__WORK REQUIRED__
Give again only those lines from the start of the entries through the line holding "return a * pv[k]", leaving them as they are.

▼

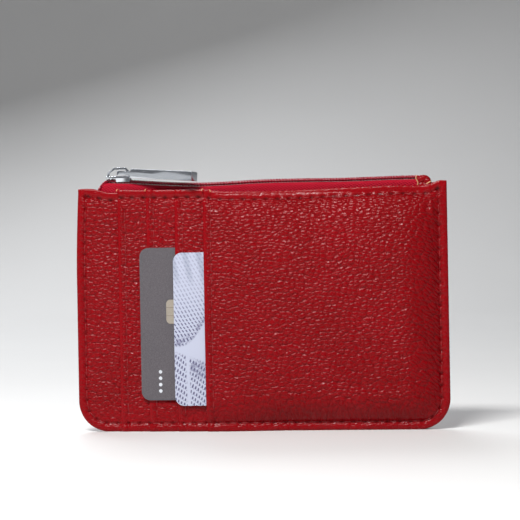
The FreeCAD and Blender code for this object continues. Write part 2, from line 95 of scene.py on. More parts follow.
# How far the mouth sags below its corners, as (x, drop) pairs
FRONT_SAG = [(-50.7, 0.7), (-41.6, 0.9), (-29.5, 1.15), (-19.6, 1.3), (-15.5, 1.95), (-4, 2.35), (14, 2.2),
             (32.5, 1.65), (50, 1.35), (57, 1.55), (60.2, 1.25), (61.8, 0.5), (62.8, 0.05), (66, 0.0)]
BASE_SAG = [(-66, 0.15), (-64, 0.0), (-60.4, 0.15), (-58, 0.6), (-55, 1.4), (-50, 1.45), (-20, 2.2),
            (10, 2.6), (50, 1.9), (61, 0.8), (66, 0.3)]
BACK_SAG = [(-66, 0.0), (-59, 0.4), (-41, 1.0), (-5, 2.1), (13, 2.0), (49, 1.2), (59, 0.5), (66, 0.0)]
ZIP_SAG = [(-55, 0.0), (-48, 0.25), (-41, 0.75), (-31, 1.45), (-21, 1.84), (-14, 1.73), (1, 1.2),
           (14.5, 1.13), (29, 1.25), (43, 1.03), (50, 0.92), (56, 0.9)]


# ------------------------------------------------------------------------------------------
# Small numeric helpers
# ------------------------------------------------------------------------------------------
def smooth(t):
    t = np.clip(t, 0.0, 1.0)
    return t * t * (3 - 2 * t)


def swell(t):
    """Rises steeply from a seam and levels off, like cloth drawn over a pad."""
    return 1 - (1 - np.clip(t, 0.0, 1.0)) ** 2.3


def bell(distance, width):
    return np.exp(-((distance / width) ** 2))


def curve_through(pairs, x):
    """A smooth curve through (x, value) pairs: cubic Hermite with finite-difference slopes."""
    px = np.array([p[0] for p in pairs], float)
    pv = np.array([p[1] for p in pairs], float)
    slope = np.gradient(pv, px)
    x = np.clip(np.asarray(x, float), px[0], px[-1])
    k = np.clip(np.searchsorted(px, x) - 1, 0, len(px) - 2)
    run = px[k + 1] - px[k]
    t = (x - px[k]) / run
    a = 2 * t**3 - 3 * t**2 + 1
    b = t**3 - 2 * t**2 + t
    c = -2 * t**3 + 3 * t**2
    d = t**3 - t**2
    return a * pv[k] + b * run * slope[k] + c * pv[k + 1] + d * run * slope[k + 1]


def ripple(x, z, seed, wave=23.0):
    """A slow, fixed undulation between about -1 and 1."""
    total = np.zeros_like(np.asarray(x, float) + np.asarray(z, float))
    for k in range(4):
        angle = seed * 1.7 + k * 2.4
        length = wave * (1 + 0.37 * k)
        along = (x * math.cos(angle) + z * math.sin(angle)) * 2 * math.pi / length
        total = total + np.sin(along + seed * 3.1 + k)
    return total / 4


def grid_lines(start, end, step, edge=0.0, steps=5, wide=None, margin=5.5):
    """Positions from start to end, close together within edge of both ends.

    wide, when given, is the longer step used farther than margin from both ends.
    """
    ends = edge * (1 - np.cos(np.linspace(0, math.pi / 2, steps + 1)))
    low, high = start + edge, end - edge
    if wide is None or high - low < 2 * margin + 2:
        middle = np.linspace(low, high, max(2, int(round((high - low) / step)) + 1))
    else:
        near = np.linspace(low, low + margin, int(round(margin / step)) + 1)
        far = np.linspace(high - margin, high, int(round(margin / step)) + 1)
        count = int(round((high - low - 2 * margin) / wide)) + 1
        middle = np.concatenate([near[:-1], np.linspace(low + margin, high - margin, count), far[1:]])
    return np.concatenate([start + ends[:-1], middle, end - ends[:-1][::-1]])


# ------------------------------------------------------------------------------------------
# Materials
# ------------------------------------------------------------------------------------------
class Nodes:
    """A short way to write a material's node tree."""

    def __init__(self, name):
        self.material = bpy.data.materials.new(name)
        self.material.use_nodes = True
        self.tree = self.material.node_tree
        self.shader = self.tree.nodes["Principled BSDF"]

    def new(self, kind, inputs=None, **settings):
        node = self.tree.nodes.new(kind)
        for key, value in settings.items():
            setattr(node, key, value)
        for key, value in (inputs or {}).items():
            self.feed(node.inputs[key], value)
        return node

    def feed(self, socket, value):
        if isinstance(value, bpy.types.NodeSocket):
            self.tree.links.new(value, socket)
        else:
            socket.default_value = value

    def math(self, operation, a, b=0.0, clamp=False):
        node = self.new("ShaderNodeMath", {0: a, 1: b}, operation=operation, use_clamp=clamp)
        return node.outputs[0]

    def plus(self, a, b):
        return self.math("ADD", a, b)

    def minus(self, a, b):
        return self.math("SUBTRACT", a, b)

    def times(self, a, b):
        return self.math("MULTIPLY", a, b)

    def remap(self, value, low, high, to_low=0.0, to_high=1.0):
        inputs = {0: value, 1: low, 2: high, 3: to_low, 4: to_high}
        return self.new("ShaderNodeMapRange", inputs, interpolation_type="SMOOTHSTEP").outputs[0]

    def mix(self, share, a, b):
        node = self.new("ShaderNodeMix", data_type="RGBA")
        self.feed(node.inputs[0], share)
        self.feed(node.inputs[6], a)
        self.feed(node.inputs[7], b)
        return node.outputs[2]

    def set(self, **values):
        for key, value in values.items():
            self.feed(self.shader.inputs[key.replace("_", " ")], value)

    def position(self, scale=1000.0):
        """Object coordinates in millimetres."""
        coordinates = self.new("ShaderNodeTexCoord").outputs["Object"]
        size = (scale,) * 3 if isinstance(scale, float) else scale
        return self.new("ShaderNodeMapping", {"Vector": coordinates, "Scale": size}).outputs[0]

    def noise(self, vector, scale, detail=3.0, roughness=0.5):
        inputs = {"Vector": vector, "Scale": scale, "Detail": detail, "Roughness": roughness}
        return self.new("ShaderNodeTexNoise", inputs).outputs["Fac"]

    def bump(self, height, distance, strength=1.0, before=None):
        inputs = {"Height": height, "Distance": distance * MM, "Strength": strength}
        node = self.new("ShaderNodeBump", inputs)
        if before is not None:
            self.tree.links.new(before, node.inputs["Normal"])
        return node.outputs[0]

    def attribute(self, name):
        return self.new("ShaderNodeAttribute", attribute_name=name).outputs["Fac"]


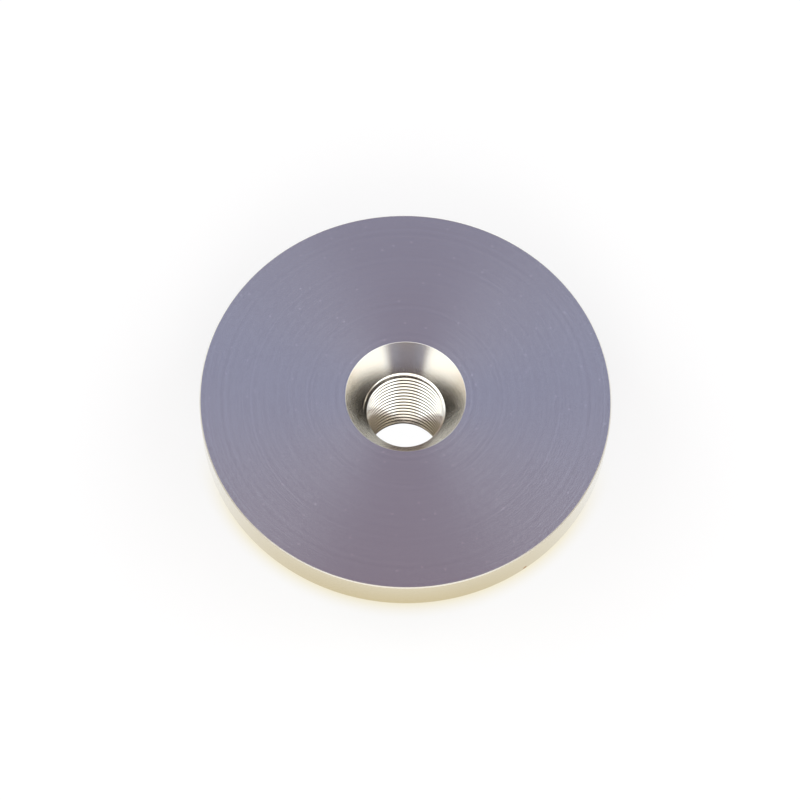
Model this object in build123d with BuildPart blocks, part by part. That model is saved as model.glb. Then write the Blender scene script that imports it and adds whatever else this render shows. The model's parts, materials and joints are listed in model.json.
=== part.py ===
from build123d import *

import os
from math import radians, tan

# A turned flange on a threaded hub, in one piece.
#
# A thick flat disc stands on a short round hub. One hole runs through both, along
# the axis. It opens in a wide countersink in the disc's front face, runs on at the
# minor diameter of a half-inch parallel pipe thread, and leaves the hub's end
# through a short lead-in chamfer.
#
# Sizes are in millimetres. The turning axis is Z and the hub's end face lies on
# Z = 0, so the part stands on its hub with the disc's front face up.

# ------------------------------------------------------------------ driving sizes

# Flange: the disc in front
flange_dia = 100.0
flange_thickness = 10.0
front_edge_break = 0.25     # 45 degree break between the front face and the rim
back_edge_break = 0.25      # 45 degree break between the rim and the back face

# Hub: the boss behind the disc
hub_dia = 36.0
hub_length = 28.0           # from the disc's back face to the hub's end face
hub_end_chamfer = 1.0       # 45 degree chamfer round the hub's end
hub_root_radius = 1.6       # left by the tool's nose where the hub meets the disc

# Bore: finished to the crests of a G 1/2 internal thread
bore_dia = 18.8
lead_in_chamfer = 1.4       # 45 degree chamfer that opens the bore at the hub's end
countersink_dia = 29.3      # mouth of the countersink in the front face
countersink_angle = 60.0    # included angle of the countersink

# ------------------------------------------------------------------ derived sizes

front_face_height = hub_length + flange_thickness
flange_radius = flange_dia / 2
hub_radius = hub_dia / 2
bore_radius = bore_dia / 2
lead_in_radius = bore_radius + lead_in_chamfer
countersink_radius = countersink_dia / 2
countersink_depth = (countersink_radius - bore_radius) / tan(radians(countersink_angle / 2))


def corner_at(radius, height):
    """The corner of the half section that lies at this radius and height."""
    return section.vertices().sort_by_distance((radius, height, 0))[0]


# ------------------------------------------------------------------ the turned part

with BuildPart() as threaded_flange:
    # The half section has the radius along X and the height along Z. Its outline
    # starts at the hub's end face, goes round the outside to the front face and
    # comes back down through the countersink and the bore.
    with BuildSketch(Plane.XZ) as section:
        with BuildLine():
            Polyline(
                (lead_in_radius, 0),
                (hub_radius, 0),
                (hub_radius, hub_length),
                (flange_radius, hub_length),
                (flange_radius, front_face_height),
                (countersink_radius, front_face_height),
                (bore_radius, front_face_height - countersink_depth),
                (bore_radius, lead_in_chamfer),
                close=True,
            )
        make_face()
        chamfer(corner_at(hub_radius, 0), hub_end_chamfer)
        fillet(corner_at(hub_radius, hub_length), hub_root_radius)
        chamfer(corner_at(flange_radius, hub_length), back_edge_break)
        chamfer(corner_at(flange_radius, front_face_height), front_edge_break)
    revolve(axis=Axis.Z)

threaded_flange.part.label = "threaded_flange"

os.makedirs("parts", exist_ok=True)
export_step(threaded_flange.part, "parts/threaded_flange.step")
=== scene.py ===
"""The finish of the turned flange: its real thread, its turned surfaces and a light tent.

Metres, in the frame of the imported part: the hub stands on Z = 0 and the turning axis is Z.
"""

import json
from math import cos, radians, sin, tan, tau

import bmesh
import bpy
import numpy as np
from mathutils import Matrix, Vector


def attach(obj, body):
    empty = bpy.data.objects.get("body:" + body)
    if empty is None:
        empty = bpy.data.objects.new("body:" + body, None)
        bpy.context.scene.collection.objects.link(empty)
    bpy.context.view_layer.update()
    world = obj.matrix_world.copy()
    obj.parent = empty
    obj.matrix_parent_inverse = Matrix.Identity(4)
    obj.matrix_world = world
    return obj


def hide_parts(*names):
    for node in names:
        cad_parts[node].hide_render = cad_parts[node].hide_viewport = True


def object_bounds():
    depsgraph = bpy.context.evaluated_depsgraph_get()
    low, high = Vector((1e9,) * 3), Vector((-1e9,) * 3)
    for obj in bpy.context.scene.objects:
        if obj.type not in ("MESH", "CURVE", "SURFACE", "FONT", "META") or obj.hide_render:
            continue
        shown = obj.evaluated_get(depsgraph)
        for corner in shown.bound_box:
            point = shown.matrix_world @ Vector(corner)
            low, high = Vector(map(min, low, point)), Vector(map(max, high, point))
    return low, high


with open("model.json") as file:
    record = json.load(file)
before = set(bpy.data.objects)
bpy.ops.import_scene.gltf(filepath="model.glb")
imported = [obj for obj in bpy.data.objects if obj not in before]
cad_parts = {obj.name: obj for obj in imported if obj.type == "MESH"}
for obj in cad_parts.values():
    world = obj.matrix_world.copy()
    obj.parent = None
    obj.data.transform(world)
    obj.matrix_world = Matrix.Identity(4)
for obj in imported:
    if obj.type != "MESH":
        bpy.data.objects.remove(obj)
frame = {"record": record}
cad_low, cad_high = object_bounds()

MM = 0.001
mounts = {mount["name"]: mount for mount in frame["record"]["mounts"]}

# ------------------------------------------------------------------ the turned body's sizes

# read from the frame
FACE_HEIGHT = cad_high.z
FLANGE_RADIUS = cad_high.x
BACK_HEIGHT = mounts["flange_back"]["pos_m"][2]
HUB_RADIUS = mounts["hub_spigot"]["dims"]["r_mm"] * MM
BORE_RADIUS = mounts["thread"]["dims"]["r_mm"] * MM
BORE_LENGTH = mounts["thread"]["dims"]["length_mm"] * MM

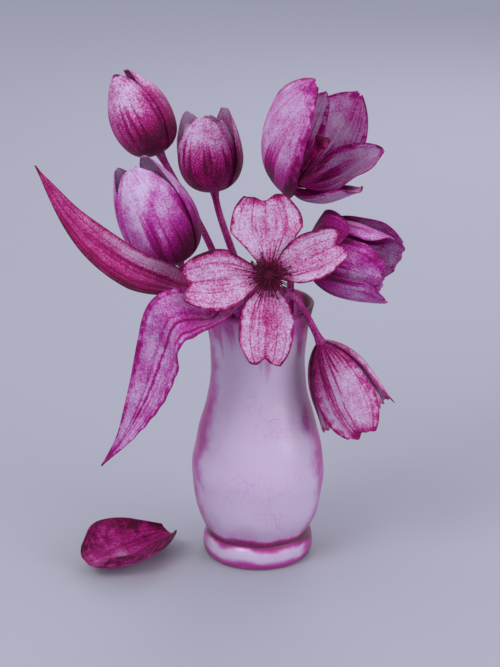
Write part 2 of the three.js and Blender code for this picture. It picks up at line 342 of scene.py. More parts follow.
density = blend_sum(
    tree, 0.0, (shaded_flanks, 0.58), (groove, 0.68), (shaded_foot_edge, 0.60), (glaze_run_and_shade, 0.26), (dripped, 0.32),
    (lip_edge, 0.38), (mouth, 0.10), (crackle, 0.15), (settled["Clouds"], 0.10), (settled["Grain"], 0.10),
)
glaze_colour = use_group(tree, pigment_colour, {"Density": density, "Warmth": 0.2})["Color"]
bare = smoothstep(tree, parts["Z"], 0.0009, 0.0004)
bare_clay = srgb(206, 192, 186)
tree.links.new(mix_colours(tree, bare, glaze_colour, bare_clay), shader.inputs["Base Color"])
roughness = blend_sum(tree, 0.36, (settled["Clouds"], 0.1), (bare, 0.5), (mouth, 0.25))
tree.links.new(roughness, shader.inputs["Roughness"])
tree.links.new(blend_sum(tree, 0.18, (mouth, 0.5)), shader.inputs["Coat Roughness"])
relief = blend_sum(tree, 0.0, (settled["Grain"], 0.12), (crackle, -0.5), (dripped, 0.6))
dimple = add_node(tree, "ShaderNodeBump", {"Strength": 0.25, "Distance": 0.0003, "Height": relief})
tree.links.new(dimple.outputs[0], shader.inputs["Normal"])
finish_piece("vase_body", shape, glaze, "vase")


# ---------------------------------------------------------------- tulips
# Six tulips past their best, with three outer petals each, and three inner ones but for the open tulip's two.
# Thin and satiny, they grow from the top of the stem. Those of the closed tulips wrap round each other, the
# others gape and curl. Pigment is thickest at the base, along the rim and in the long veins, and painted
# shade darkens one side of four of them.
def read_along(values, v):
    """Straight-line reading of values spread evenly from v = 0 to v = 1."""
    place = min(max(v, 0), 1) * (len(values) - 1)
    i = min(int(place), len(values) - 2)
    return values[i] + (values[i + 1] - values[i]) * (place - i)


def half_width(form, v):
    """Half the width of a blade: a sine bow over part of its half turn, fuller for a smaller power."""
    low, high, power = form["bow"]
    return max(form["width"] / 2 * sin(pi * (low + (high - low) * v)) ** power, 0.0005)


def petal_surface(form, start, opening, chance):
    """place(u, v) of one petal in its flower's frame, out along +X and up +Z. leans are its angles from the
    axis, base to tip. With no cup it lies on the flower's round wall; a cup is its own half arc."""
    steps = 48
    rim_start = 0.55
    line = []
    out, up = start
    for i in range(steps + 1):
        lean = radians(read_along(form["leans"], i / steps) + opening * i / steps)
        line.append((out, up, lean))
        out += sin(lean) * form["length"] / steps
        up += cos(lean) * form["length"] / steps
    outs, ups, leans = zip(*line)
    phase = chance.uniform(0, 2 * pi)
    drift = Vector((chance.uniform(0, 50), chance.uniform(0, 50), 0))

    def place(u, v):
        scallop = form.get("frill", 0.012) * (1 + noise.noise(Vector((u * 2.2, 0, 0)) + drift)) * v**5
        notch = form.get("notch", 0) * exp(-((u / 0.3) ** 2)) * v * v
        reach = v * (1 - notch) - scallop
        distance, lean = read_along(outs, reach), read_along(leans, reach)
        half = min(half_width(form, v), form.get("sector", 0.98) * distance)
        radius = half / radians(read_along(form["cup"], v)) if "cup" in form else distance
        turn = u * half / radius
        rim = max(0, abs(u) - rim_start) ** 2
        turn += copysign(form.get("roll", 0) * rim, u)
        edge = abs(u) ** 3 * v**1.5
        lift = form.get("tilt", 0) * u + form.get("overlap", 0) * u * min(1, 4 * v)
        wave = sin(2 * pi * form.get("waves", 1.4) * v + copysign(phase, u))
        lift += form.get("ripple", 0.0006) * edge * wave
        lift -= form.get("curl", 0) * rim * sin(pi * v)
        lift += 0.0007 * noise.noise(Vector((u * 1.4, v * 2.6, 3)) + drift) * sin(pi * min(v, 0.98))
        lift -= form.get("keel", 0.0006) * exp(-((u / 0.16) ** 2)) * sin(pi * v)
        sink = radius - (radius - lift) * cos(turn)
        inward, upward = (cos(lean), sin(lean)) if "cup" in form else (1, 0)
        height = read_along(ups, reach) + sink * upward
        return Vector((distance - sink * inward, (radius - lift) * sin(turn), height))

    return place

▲

__TASK SOLUTION__
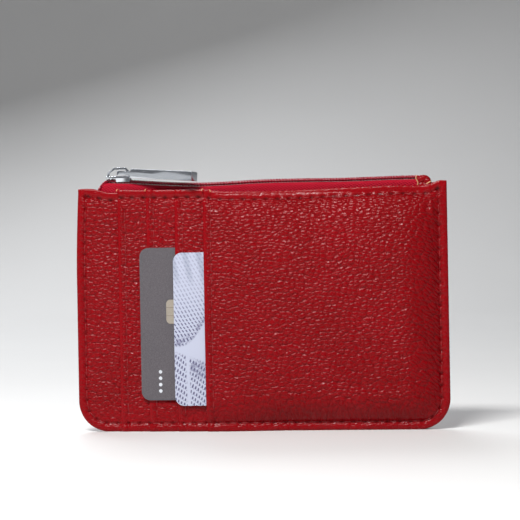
The FreeCAD and Blender code for this object continues. Write part 2, from line 95 of scene.py on. More parts follow.
# How far the mouth sags below its corners, as (x, drop) pairs
FRONT_SAG = [(-50.7, 0.7), (-41.6, 0.9), (-29.5, 1.15), (-19.6, 1.3), (-15.5, 1.95), (-4, 2.35), (14, 2.2),
             (32.5, 1.65), (50, 1.35), (57, 1.55), (60.2, 1.25), (61.8, 0.5), (62.8, 0.05), (66, 0.0)]
BASE_SAG = [(-66, 0.15), (-64, 0.0), (-60.4, 0.15), (-58, 0.6), (-55, 1.4), (-50, 1.45), (-20, 2.2),
            (10, 2.6), (50, 1.9), (61, 0.8), (66, 0.3)]
BACK_SAG = [(-66, 0.0), (-59, 0.4), (-41, 1.0), (-5, 2.1), (13, 2.0), (49, 1.2), (59, 0.5), (66, 0.0)]
ZIP_SAG = [(-55, 0.0), (-48, 0.25), (-41, 0.75), (-31, 1.45), (-21, 1.84), (-14, 1.73), (1, 1.2),
           (14.5, 1.13), (29, 1.25), (43, 1.03), (50, 0.92), (56, 0.9)]


# ------------------------------------------------------------------------------------------
# Small numeric helpers
# ------------------------------------------------------------------------------------------
def smooth(t):
    t = np.clip(t, 0.0, 1.0)
    return t * t * (3 - 2 * t)


def swell(t):
    """Rises steeply from a seam and levels off, like cloth drawn over a pad."""
    return 1 - (1 - np.clip(t, 0.0, 1.0)) ** 2.3


def bell(distance, width):
    return np.exp(-((distance / width) ** 2))


def curve_through(pairs, x):
    """A smooth curve through (x, value) pairs: cubic Hermite with finite-difference slopes."""
    px = np.array([p[0] for p in pairs], float)
    pv = np.array([p[1] for p in pairs], float)
    slope = np.gradient(pv, px)
    x = np.clip(np.asarray(x, float), px[0], px[-1])
    k = np.clip(np.searchsorted(px, x) - 1, 0, len(px) - 2)
    run = px[k + 1] - px[k]
    t = (x - px[k]) / run
    a = 2 * t**3 - 3 * t**2 + 1
    b = t**3 - 2 * t**2 + t
    c = -2 * t**3 + 3 * t**2
    d = t**3 - t**2
    return a * pv[k] + b * run * slope[k] + c * pv[k + 1] + d * run * slope[k + 1]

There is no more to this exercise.